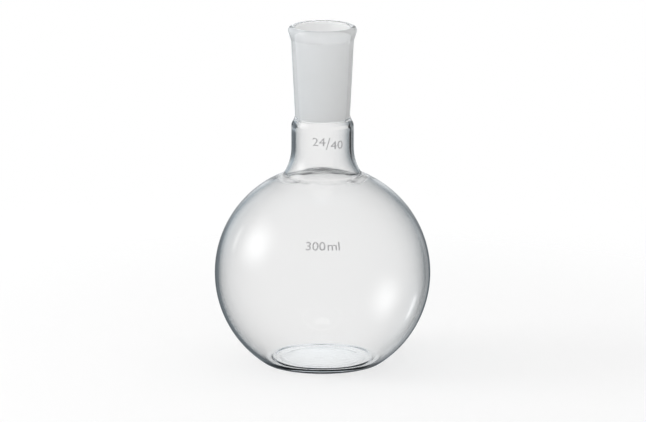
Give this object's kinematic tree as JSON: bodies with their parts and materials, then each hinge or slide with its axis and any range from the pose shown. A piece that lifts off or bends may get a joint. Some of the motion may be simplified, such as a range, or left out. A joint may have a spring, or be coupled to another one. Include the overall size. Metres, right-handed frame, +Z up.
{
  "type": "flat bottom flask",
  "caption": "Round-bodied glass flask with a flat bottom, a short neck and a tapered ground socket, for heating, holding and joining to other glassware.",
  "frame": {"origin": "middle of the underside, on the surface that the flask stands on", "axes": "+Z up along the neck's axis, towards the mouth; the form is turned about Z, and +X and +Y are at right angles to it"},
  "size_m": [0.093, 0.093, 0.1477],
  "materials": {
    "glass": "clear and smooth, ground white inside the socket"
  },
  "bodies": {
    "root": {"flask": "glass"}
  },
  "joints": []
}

WHAT YOU WILL DO: Print all the data exactly.

COMPLETE OUTPUT:
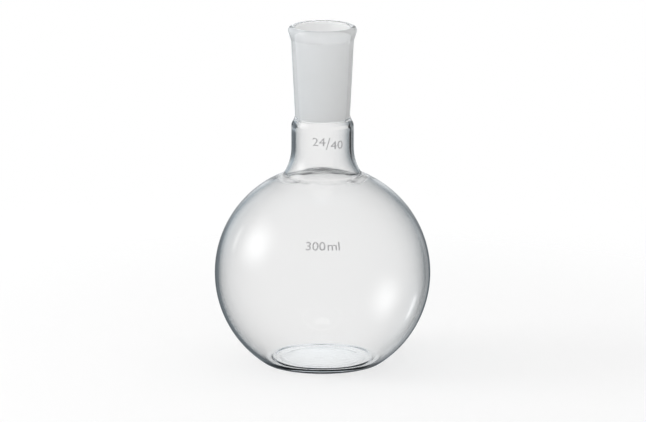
Give this object's kinematic tree as JSON: bodies with their parts and materials, then each hinge or slide with its axis and any range from the pose shown. A piece that lifts off or bends may get a joint. Some of the motion may be simplified, such as a range, or left out. A joint may have a spring, or be coupled to another one. Include the overall size. Metres, right-handed frame, +Z up.
{
  "type": "flat bottom flask",
  "caption": "Round-bodied glass flask with a flat bottom, a short neck and a tapered ground socket, for heating, holding and joining to other glassware.",
  "frame": {"origin": "middle of the underside, on the surface that the flask stands on", "axes": "+Z up along the neck's axis, towards the mouth; the form is turned about Z, and +X and +Y are at right angles to it"},
  "size_m": [0.093, 0.093, 0.1477],
  "materials": {
    "glass": "clear and smooth, ground white inside the socket"
  },
  "bodies": {
    "root": {"flask": "glass"}
  },
  "joints": []
}